Model with Team Possession Statistic
Because we have player possession and know which player is on which team, we can calculate the overall team possession in the clip. I added a statistics panel to the bottom right corner to show each team’s possession.
Model with Camera Shift and Position Adjusted
Due to the camera angle and shift, calculating player speed and distance traveled will need a transformation or scaling. This is seen because the number of pixels between player 3 on the green team and the top of the soccer pitch is not equal to the number of pixels between player 3 on the green team and the bottom of the soccer pitch. If we have a point of reference, we can adjust each player’s position accordingly. There is no visual change in this model output, but the positions of each of the bounding boxes are adjusted. Due to the camera shift, having points of reference is difficult, but we can track the adjusted positions for players in the middle third of the soccer field.
Model with Speed and Distance Calculations
Now with the position adjusted, we can estimate the player’s speed and distance traveled. It is displayed under each player in the tracked region.
Further Works
To further improve this model. we can add matches to the training data. This would sharpen the model and may even solve the problem of losing ball detection with no added work. Interpolation of the ball and adjusted positions of the players may also be improved. A closer estimation can be found and used in the model.

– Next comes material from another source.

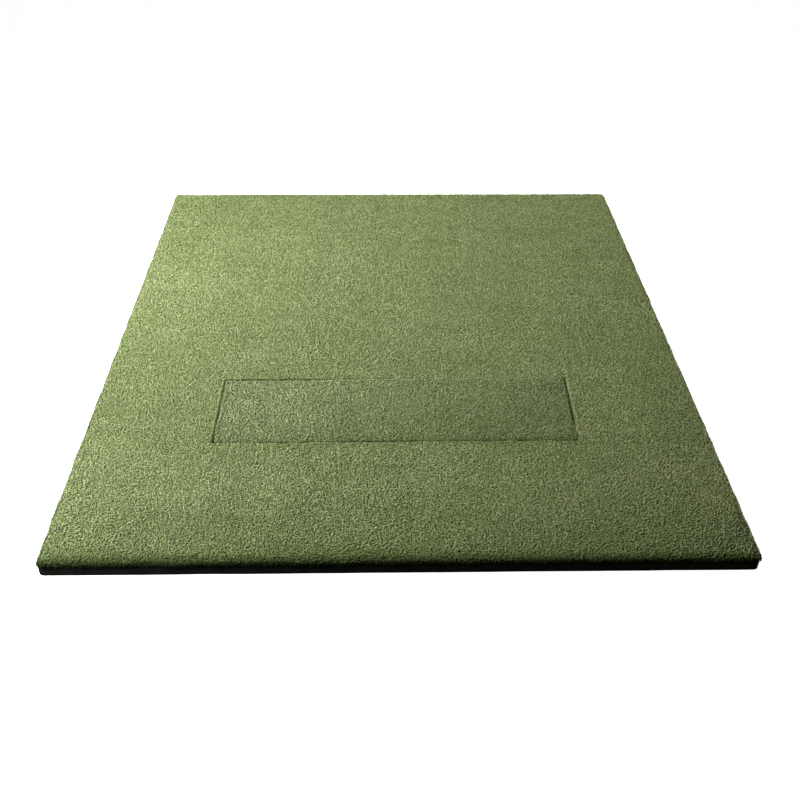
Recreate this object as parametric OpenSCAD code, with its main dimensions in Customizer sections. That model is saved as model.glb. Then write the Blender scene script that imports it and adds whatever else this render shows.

Because we have individual players, we can also keep statistics on individual players. To further this project, the ability to track players throughout the season can be added, provided we have a universal library of all players in the league.
This model takes a raw soccer video as an input and outputs a soccer video with players, referees, and ball tracked with statistics. This can be expanded into other sports, as well, including basketball, tennis, football, baseball, rugby, cricket etc. There are many insights a program or model such as this may show a coach that were not seen before.